Let $P$ be a finite nilpotent group.
We want to show that every proper subgroup of $P$ is a proper subgroup of its normalizer in $P$.
I was following the solution. But there are certain parts I didn't understand.
Suppose $H$ is a proper subgroup of $P$.
We know that it's always the case that if $H$ is a subgroup of $P$, then $H \le N_p(H)$.
We will show that if $H \ne P$, then $H \ne N_p(H)$.
Since $P$ is nilpotent, by definition using upper central series, $Z_i(P)=P$ for some $i \in \mathbb{Z}$.
Since $H$ is proper, $Z_{i-1}(P) \subseteq H \subsetneq Z_i(P)$.
Let $x\in Z_i(P) - H$. We will show that $x\in N_p(H)$.
Let $h \in H$. Then we have $[x,h^{-1}] = x^{-1}hxh^{-1} \in Z_{i-1}(P) \subseteq H$.
Thus, $x^{-1}hx \in H$.
Now here are my questions:
- Why it's that case that $Z_{i-1}(P) \subseteq H \subsetneq Z_i(P)$? I feel like that this has something to do with this theorem below.

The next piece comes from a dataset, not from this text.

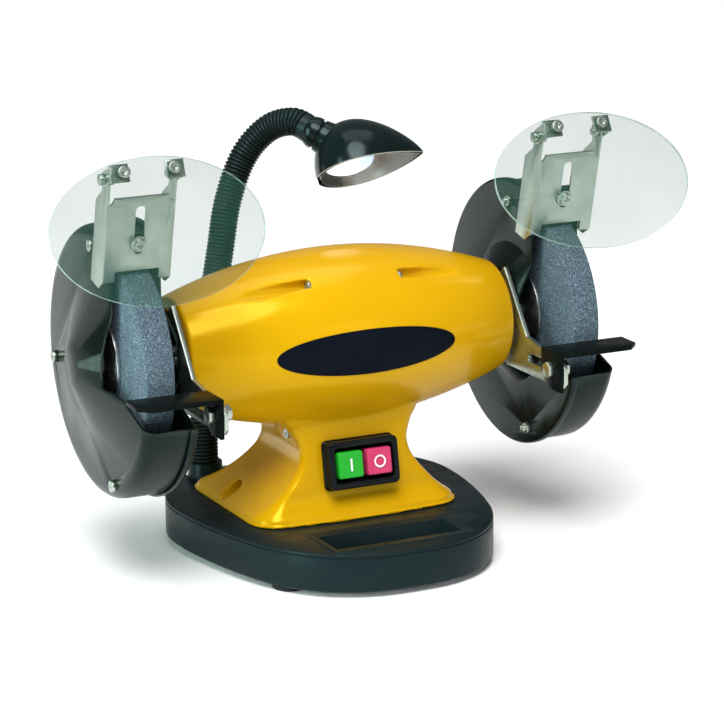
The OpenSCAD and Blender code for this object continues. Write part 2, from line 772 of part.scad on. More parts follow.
module bracket() {
    w = bracket_w / 2;
    at_bracket() translate([0, -0.1, 0]) difference() {
        union() {
            // face plate with its notch over the wheel
            rotate([90, 0, 0]) translate([0, 0, -bracket_t]) linear_extrude(bracket_t) difference() {
                polygon([[-w, 0], [-15.5, 0], [-15.5, 7.2], [15.5, 7.2], [15.5, 0], [w, 0],
                    [w, bracket_h], [-w, bracket_h]]);
                for (x = [-w, w]) translate([x, bracket_h]) circle(5);
            }
            // side flanges and the ears that carry the shield
            for (x = [-w, w - bracket_t]) translate([x, 0, 0]) rotate([90, 0, 90]) linear_extrude(bracket_t) union() {
                polygon([[0, 0], [6, -6], [20, -6], [20, bracket_h - 8], [10.5, bracket_h + 2],
                    [ear_y + 5.5, ear_z], [ear_y - 5.3, ear_z], [ear_y - 5, bracket_h - 6], [0, bracket_h - 6]]);
                translate([ear_y, ear_z]) circle(5.5);
            }
        }
        // height slot
        rotate([90, 0, 0]) translate([0, 0, -5]) linear_extrude(10) union() {
            translate([-3.5, 22.5]) square([7, 27.3]);
            for (z = [22.5, 49.8]) translate([0, z]) circle(3.5);
        }
        translate([-w - 1, ear_y, ear_z]) rotate([0, 90, 0]) cylinder(r = 2.1, h = bracket_w + 2);
    }
}

module bracket_left() color(zinc) on_side(-1) bracket();
module bracket_right() color(zinc) bracket();

module bracket_screws() {
    color(steel) both_sides() at_bracket() translate([0, -0.2, bracket_screw_z]) rotate([90, 0, 0]) {
        cylinder(r = 5.8, h = 1);
        translate([0, 0, 1]) pan_screw(bracket_screw_d, 6.6, 8.6, 2.8);
    }
}

// ---- eye shields ----

// Frame of a shield: origin on the hinge axis, -Z down the shield, -Y to the front
module at_shield(tilt) {
    translate([wheel_x, pivot_y, spindle_z + pivot_z]) rotate([-tilt, 0, 0]) children();
}

clip_x = bracket_w / 2;             // outer faces of the ears
clip_w = 12;
clip_screw_x = 17.5;

module shield(tilt) {
    at_shield(tilt) translate([0, -shield_off, -shield_drop]) rotate([90, 0, 0]) difference() {
        linear_extrude(shield_t) polygon([for (a = [0 : 5 : 355]) [shield_a * cos(a), shield_b * sin(a)]]);
        for (x = [-clip_screw_x, clip_screw_x]) translate([x, shield_drop + 0.5, -1]) cylinder(r = 2, h = 5);
    }
}

module shield_left() color([0.80, 0.92, 0.88, 0.35]) on_side(-1) shield(tilt_left);
module shield_right() color([0.80, 0.92, 0.88, 0.35]) shield(tilt_right);

// Pair of angle clips with their screws and nuts, one group of separate solids
module clips(tilt) {
    at_shield(tilt) for (s = [-1, 1]) {
        translate([s * (clip_x + 0.9), 0, 0]) difference() {
            union() {
                // leaf against the ear and leaf behind the shield
                translate([-0.75, -shield_off + 0.1, -5]) cube([1.5, shield_off - 0.1, 10]);
                rotate([0, 90, 0]) translate([0, 0, -0.75]) cylinder(r = 5, h = 1.5);
                translate([s > 0 ? -clip_w : -0.75, -shield_off + 0.1, -5.5]) cube([clip_w + 0.75, 1.5, 12]);
            }
            translate([-2, 0, 0]) rotate([0, 90, 0]) cylinder(r = 2.1, h = 4);
            translate([s * (clip_screw_x - clip_x - 0.9), -shield_off + 3, 0.5]) rotate([90, 0, 0]) cylinder(r = 2, h = 6);
        }
        // hinge bolt: dome nut outside, hex nut inside the ear
        translate([s * (clip_x + 1.75), 0, 0]) rotate([0, s * 90, 0]) {
            cylinder(r = 3.6, h = 3);
            translate([0, 0, -8.4]) cylinder(r = 2, h = 8.4);
            translate([0, 0, -6.6]) hex_nut(7, 3, 0);
        }
        // shield screw and its nut
        translate([s * clip_screw_x, -shield_off - shield_t - 0.05, 0.5]) rotate([90, 0, 0]) pan_screw(3.9, 8, 8, 2.4);
        translate([s * clip_screw_x, -shield_off + 1.7, 0.5]) rotate([-90, 0, 0]) hex_nut(7, 3, 0);
    }
}

module clips_left() color(zinc) on_side(-1) clips(tilt_left);
module clips_right() color(zinc) clips(tilt_right);

// ---- lamp ----

// Centre line of the flexible arm, from the base up to the lamp
hose_points = [
    [-58, 95, 31.4], [-58.5, 95, 61.5], [-57, 95, 101.5], [-51, 95, 151.5], [-43, 95, 196.5],
    [-36.5, 94.5, 231.5], [-24.5, 92, 263], [-9, 84, 282.5], [4, 70, 288.5], [12, 58, 283.5]
];
hose_steps = 4;                     // rings per span of the centre line
hose_gap = 1.2;                     // half the gap left where the arm bends
hose_gap_top = 1.8;
hose_gap_lamp = 2.6;                // gap left in front of the lamp's collar
bend_low = 2;                       // points of the centre line where the arm bends
bend_mid = 5;
bend_top = 7;

function open_curve(p, steps) = let (n = len(p)) concat([
    for (i = [0 : n - 2], k = [0 : steps - 1])
        let (a = p[max(i - 1, 0)], b = p[i], c = p[i + 1], d = p[min(i + 2, n - 1)], t = k / steps)
            0.5 * (2 * b + (c - a) * t + (2 * a - 5 * b + 4 * c - d) * t * t
                + (3 * b - a - 3 * c + d) * t * t * t)
], [p[n - 1]]);

// Stretch of the arm between two points of its centre line, pulled back from each end by a gap
module hose_stretch(from, to, gap_from, gap_to) {
    c = open_curve(hose_points, hose_steps);
    lo = from * hose_steps;
    hi = to * hose_steps;
    path = [for (i = [lo : hi])
        c[i] + (i == lo ? gap_from * unit2(c[i + 1] - c[i]) : i == hi ? gap_to * unit2(c[i - 1] - c[i]) : [0, 0, 0])];
    n = 12;
    loft([
        for (i = [0 : len(path) - 1])
            let (d = unit2(path[min(i + 1, len(path) - 1)] - path[max(i - 1, 0)]),
                u = unit2(cross([0, 1, 0], d)), v = cross(d, u))
                [for (k = [0 : n - 1]) let (a = 360 * k / n)
                    path[i] + hose_d / 2 * (cos(a) * u + sin(a) * v)]
    ]);
}

// The arm bends on hidden balls: each stretch carries one and has a seat for the next
core_r = 5.5;
module core_ball(at) translate(hose_points[at]) sphere(r = core_r);
module core_seat(at) translate(hose_points[at]) sphere(r = core_r + 0.4);

module lamp_socket() {
    color(black) translate([-58, 95, base_top]) difference() {
        union() {
            cylinder(r = 12.9, h = 3);
            translate([0, 0, 3]) cylinder(r1 = 12.6, r2 = 12, h = 9);
        }
        translate([0, 0, -1]) cylinder(r = hose_d / 2 + 0.1, h = 20);
    }
}

last_point = len(hose_points) - 1;
module hose_base() color(rubber) difference() {
    hose_stretch(0, bend_low, 0, hose_gap);
    core_seat(bend_low);
}
module hose_lower() color(rubber) difference() {
    union() {
        hose_stretch(bend_low, bend_mid, hose_gap, hose_gap);
        core_ball(bend_low);
    }
    core_seat(bend_mid);
}
module hose_middle() color(rubber) difference() {
    union() {
        hose_stretch(bend_mid, bend_top, hose_gap, hose_gap_top);
        core_ball(bend_mid);
    }
    core_seat(bend_top);
}
module hose_upper() color(rubber) difference() {
    union() {
        hose_stretch(bend_top, last_point, hose_gap_top, hose_gap_lamp);
        core_ball(bend_top);
    }
    core_seat(last_point);
}

shade_tip = [14, 52, 246.9];        // low left end of the shade's rim
shade_yaw = -25.9;
shade_pitch = 15.8;
shade_roll = -25;

// Frame of the shade: +X along its rim, +Z to the top of its dome
module at_shade() {
    translate(shade_tip) rotate([0, 0, shade_yaw]) rotate([0, -shade_pitch, 0]) rotate([shade_roll, 0, 0])
        children();
}

// Egg-shaped half profile of the shade, [along the rim, radius]
function shade_profile(d) = [
    for (i = [0 : 18]) let (t = i / 18, a = 180 * t)
        [shade_l / 2 - (shade_l / 2 - d) * cos(a), (37 - d) * pow(sin(a), 0.8) * (1.06 - 0.28 * t)]
];

module half_egg(d) {
    rotate([0, 90, 0]) rotate_extrude($fn = 64)
        polygon([for (p = shade_profile(d)) [max(p[1], 0), p[0]]]);
}

module lamp_shade() {
    color(black) at_shade() difference() {
        half_egg(0);
        half_egg(1.8);
        translate([-20, -60, -60]) cube([120, 120, 60]);
    }
}

module lamp_reflector() {
    color([0.93, 0.94, 0.95]) at_shade() difference() {
        half_egg(2.4);
        half_egg(3.2);
        translate([-20, -60, -58]) cube([120, 120, 60]);
    }
}

module bulb() {
    color([0.92, 0.96, 1.0]) at_shade() union() {
        translate([30, 0, 14]) sphere(r = 9);
        translate([12, 0, 17]) rotate([0, 97, 0]) cylinder(r = 6.5, h = 15);
    }
}

module lamp_collar() {
    tip = hose_points[last_point];
    color(black) difference() {
        union() {
            translate(tip) sphere(r = core_r);
            aimed(tip, [33, 44, 269.5]) {
                cylinder(r = 4, h = 6);
                translate([0, 0, 2.6]) cylinder(r = 11.5, h = 7);
                translate([0, 0, 9.6]) cylinder(r1 = 11.5, r2 = 9, h = 7);
            }
        }
        at_shade() half_egg(0);
    }
}

base();
bottom_plate();
foot_nuts();
feet();
bottom_screws();
cord_grommet();
capacitor();
capacitor_clip();
terminal_block();
housing_left();
housing_right();
housing_screws();
decal();
switch_frame();
switch_body();
on_button();
off_button();
stator();
windings();
end_bell_left();
end_bell_right();
motor_bolts();
bearing_outer_rings();
bearing_inner_rings();
bearing_balls();
rotor();
spindle();
inner_flanges();
wheel_left();
wheel_right();
outer_flanges();
spindle_nuts();
rest_arm_left();
rest_arm_right();
inner_guard_left();
inner_guard_right();
guard_bolts();
guard_cover_left();
guard_cover_right();
cover_screws();
tool_rest_left();
tool_rest_right();
rest_bolt_left();
rest_bolt_right();
bracket_left();
bracket_right();
bracket_screws();
shield_left();
shield_right();
clips_left();
clips_right();
lamp_socket();
hose_base();
hose_lower();
hose_middle();
hose_upper();
lamp_collar();
lamp_shade();
lamp_reflector();
bulb();
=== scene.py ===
import json
import math

import bmesh
import bpy
from mathutils import Matrix, Vector


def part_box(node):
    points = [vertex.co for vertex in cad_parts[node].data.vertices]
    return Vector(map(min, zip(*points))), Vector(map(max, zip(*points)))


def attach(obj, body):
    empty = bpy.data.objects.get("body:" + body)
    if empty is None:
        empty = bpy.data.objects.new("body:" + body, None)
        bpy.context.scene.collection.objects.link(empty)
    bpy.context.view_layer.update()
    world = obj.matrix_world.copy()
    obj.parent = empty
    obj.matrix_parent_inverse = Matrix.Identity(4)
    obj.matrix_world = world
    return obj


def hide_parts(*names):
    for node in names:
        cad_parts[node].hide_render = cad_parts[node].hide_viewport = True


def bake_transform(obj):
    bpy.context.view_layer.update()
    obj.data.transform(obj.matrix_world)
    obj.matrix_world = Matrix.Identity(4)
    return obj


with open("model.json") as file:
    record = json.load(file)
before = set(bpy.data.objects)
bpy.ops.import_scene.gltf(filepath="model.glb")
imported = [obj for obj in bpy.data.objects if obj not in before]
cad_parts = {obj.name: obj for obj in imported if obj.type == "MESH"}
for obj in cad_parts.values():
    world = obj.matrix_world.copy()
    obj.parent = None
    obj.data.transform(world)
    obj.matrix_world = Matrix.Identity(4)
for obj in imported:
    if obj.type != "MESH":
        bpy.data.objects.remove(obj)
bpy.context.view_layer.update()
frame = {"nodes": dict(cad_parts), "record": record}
mm = 0.001
cadNodes = frame["nodes"]
# the wheels turn about this height, and the housing stands on the base at the other
spindleHeight = sum(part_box("spindle")[k].z for k in (0, 1)) / 2 / mm
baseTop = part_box("housing_left")[0].z / mm
print("frame loaded,", len(cadNodes), "nodes")


# camera, lights and floor

# the place, three directions and lens come from a fit to the object's outline
view = {"eye": (-0.8999, -1.9178, 0.6715), "right": (0.90019, -0.4355, -0.00953),
        "up": (0.1161, 0.21876, 0.96886), "back": (-0.41983, -0.87322, 0.24746), "lens": 156.6}


def setCamera():
    data = bpy.data.cameras.new("camera")
    data.lens = view["lens"]
    data.sensor_width = 36
    data.clip_end = 30
    camera = bpy.data.objects.new("camera", data)
    bpy.context.scene.collection.objects.link(camera)
    turn = Matrix((view["right"], view["up"], view["back"])).transposed()
    camera.matrix_world = Matrix.Translation(view["eye"]) @ turn.to_4x4()
    bpy.context.scene.camera = camera


def softBox(name, place, size, power, tint=(1, 1, 1), aim=(0, 0, 0.15)):
    data = bpy.data.lights.new(name, "AREA")
    data.shape = "RECTANGLE"
    data.size, data.size_y = size
    data.energy = power
    data.color = tint
    lamp = bpy.data.objects.new(name, data)
    bpy.context.scene.collection.objects.link(lamp)
    lamp.location = place
    lamp.rotation_euler = (Vector(aim) - Vector(place)).to_track_quat("-Z", "Y").to_euler()
    return lamp


def setLights():
    world = bpy.data.worlds.new("studio")
    bpy.context.scene.world = world
    world.use_nodes = True
    back = world.node_tree.nodes["Background"]
    back.inputs["Color"].default_value = (0.95, 0.97, 1.0, 1)
    back.inputs["Strength"].default_value = 0.22
    data = bpy.data.lights.new("sky", "SUN")
    data.energy = 3.2
    data.angle = math.radians(38)
    sky = bpy.data.objects.new("sky", data)
    bpy.context.scene.collection.objects.link(sky)
    sky.rotation_euler = Vector((0.35, 0.62, -1.25)).to_track_quat("-Z", "Y").to_euler()
    softBox("key", (-0.9, -1.3, 1.9), (1.1, 0.9), 11, (1, 0.99, 0.97))
    softBox("side", (-2.3, -0.5, 0.8), (0.7, 1.5), 40, (0.72, 1, 0.93))
    softBox("front", (0.9, -2.4, 0.7), (0.8, 1.2), 4)
    softBox("top", (0.1, 0.3, 2.1), (1.6, 1.0), 9)
    bpy.context.scene.view_settings.view_transform = "Standard"


class Wire:
    # an output of a node; multiplying it adds a maths node
    def __init__(self, shader, socket):
        self.shader, self.socket = shader, socket

    def __mul__(self, other):
        isVector = any(isinstance(w, Wire) and w.socket.type == "VECTOR" for w in (self, other))
        kind = "ShaderNodeVectorMath" if isVector else "ShaderNodeMath"
        return self.shader.node(kind, {"operation": "MULTIPLY"}, {0: self, 1: other})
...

But I still don't really see why $Z_{i-1} \subseteq H \subsetneq Z_i(P)$, where we can't have something like $Z_{i-2}(P) \subseteq H \subseteq Z_{i-1}(P) \subsetneq Z_i(P)$.
- Why do we have $x^{-1}hxh^{-1} \in Z_{i-1}(P)$?
Any help is appreciated!
By definition we have $1= Z_0(P)\le H$. Hence, there exists a largest $i\ge 1$ such that $Z_{i-1}(P)\le H$. Note that we do not necessarily have $Z_i(P)=P$ (I don't know where you got this from). Take $x\in Z_i(P)\setminus H$. By definition $x Z_{i-1}(P)\in Z(P/Z_{i-1}(P))$. It follows that $xHx^{-1}/Z_{i-1}(P)=H/Z_{i-1}(P)$ and $xHx^{-1}=H$. Therefore, $x\in N_P(H)$.